I have an idea for a book to write in my head but I think I'm afraid to actually sit down and plan it because I know it will "call me" to be done. We shall see.
This break has been refreshing and yet a little disconcerting. I know that my use of Twitter is only as good as what I put into it. I don't want to go backwards or lose my momentum for learning.
January 6, 2017
Yesterday afternoon and this morning I have worked from home. Stomach bugs hit my diabetic child and that's a scary thing. Everyone in our household has had it but me but today I feel queasy.
School is dismissing at noon today for potential snow threat. I just got the text. I'm thankful for a job where I can occasionally work from home and be productive still.
I
ended my fasting from social media on New Years Eve. I posted, saw the Christmas posts from family and friends, occasionally commented and enjoyed it. It was nice to see.

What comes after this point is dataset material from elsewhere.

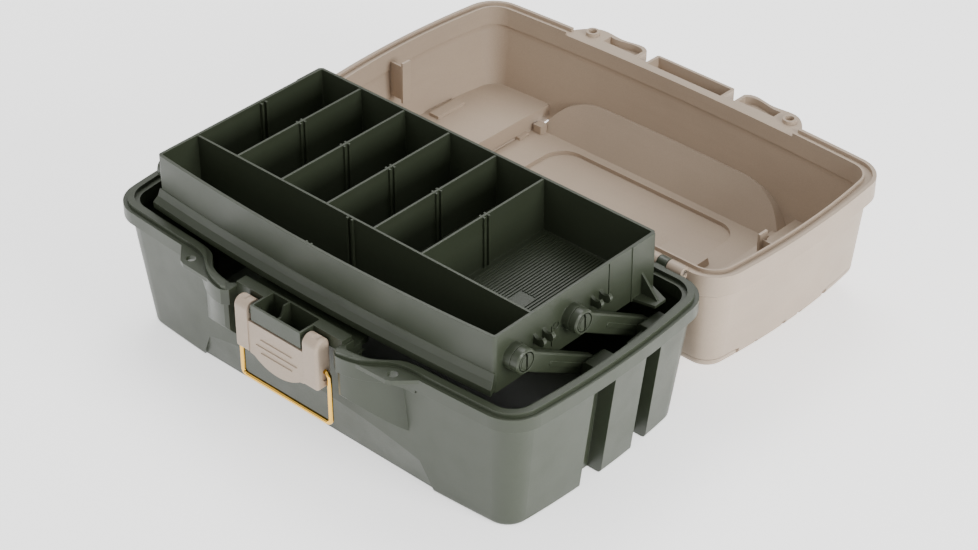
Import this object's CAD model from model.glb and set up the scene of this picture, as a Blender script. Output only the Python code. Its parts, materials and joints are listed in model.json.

As I look today at where I am technology wise and I reflect on my "unpluggness" some might say
BUT YOU DIDN'T UNPLUG! And they would be right. I'm not really sure what my goals were in the beginning except for an awareness of who I am in regards to technology.
I am certain that the efficiencies that technology affords me seems worth it to me. I am certain that the intentionalness of using Twitter and other social media to connect with educators is worth it to me. I am certain there are times in my life technology gets in the way of presence.
Do I have areas that I should be aware of and work on balancing better? Most definitely. And that was the purpose of this self awareness test. Finding my balance. Do I think I will do this again? Yes I do. Fasting is a good thing. Abstinence from things we enjoy teaches discipline. I can always use more discipline in my life. Are you up for trying my challenge? I do believe if nothing else it will cause you to really start wanting to look deeper in how we are to lead the next generation in modeling and thinking ethically about the future of technology. That's a win.